Thompson describes the IR function as having four roles in corporate governance: informing the boardroom of intelligence from the investment community, educating the board on IR issues, serving as a corporate conscience by raising the issue of what is best for the investor, and communicating with institutional and individual investors.

And individual investors‘ votes should not be under-estimated, Thompson points out. In fact, during the past two years, almost every time a shareholder proposal won majority support, it was individual investors who provided the swing vote. Under majority voting, it will become increasingly important for companies to lobby shareholders’ support for director candidates. Currently, there is a movement in the US to increase shareholder transparency (see Know thy investor, page 73) with the idea that companies need to be able to contact retail and institutional shareholders to garner their support on contentious proxy issues.

With all the discussions surrounding majority voting, the common thread is the need for communication. Companies, shareholders, advisers and others realize any change to board elections requires careful deliberation, and it will take lots of planning to figure out the best way to implement the majority voting system.

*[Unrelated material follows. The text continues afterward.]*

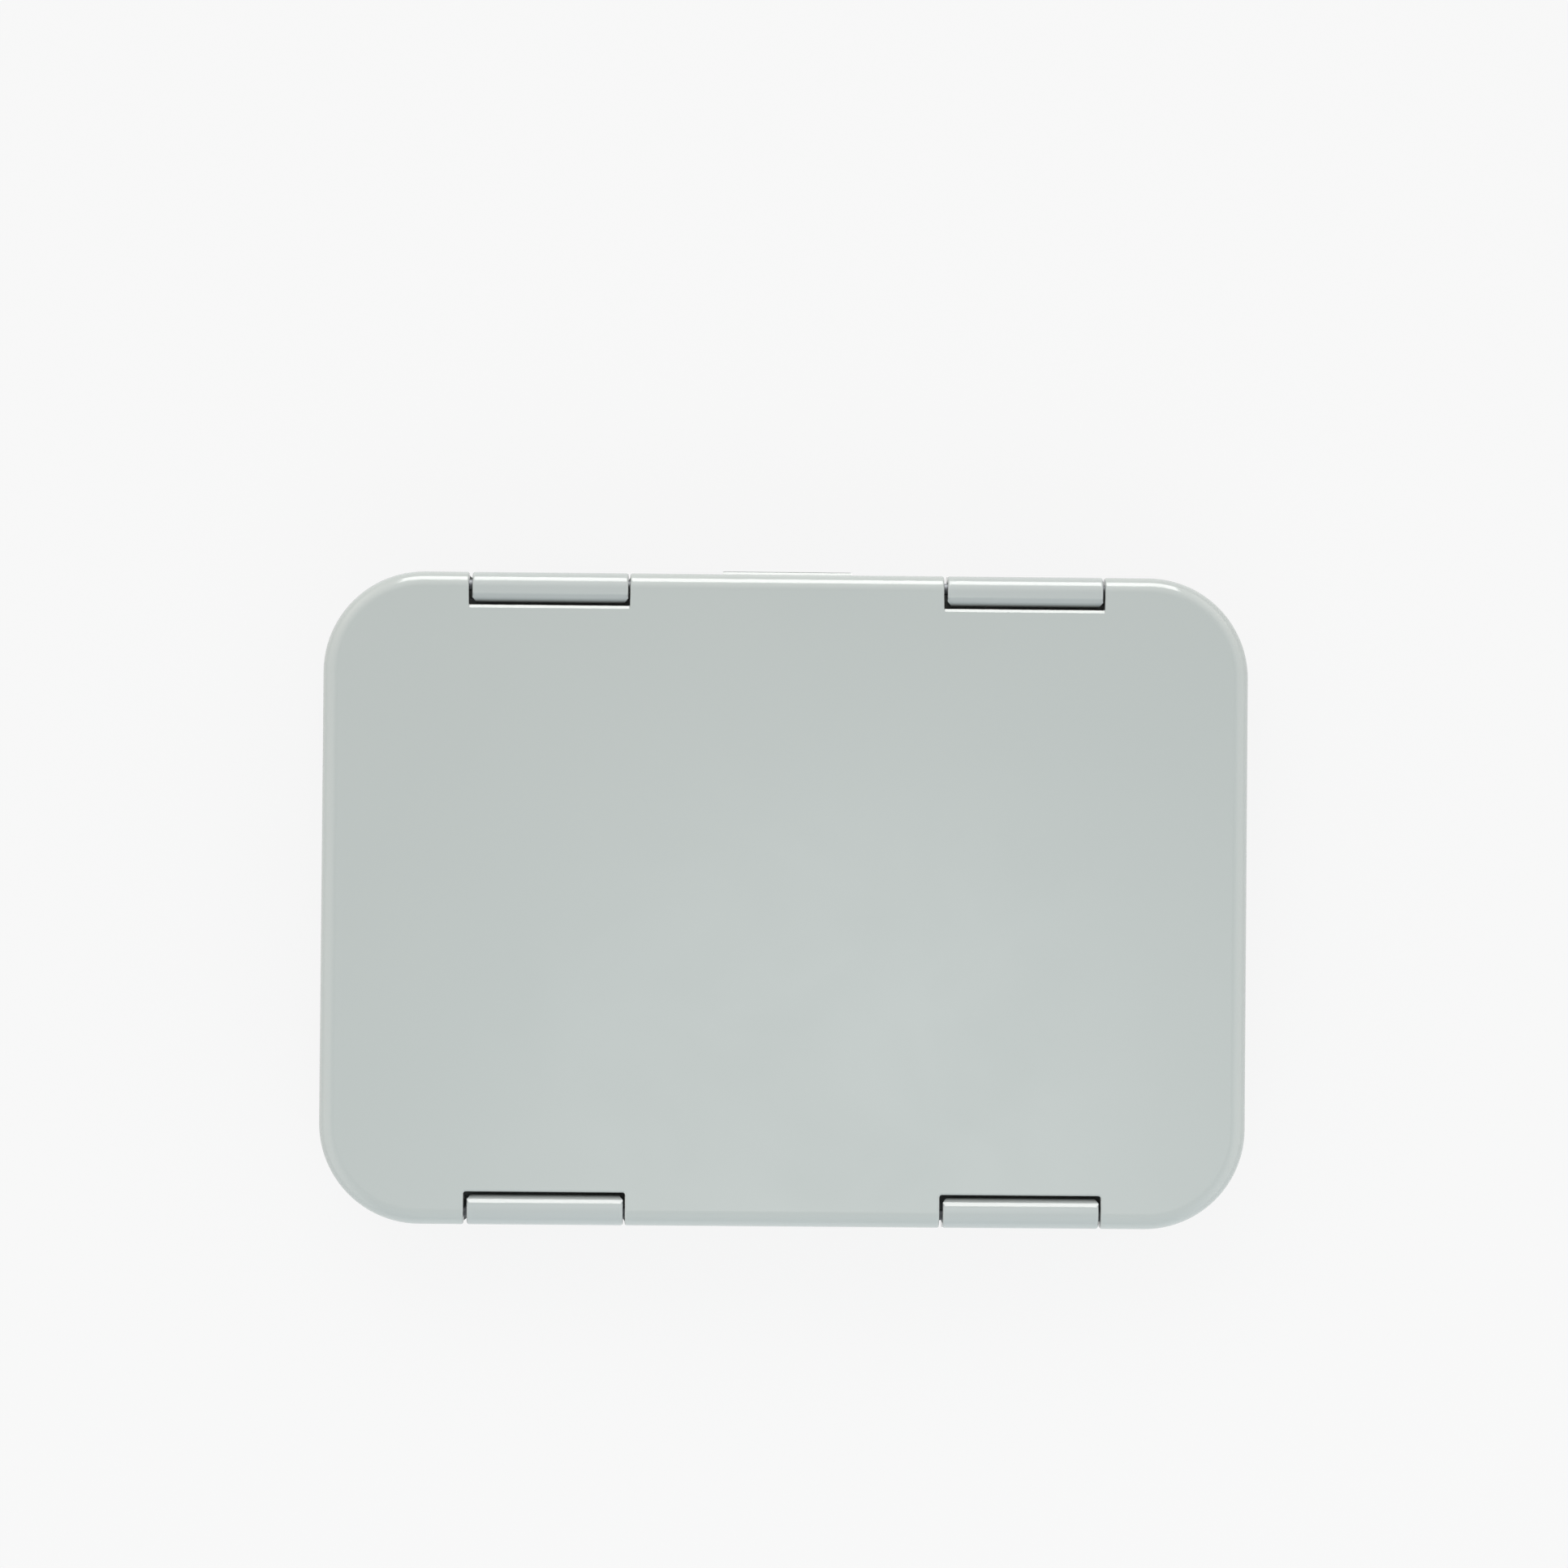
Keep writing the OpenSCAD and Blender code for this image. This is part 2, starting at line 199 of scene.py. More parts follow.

There is potential here to discuss making governance better on a broader scale. ‘To some degree, that is the whole ethic we have been trying to promote,’ says Wallman. ‘Governance should not be perceived as a game of power between shareholders and managers; it should be seen as a mechanism to improve long-term corporate wealth for all constituencies involved in a company. This maturation is occurring in some circles of governance discussion – and that is a good sign.’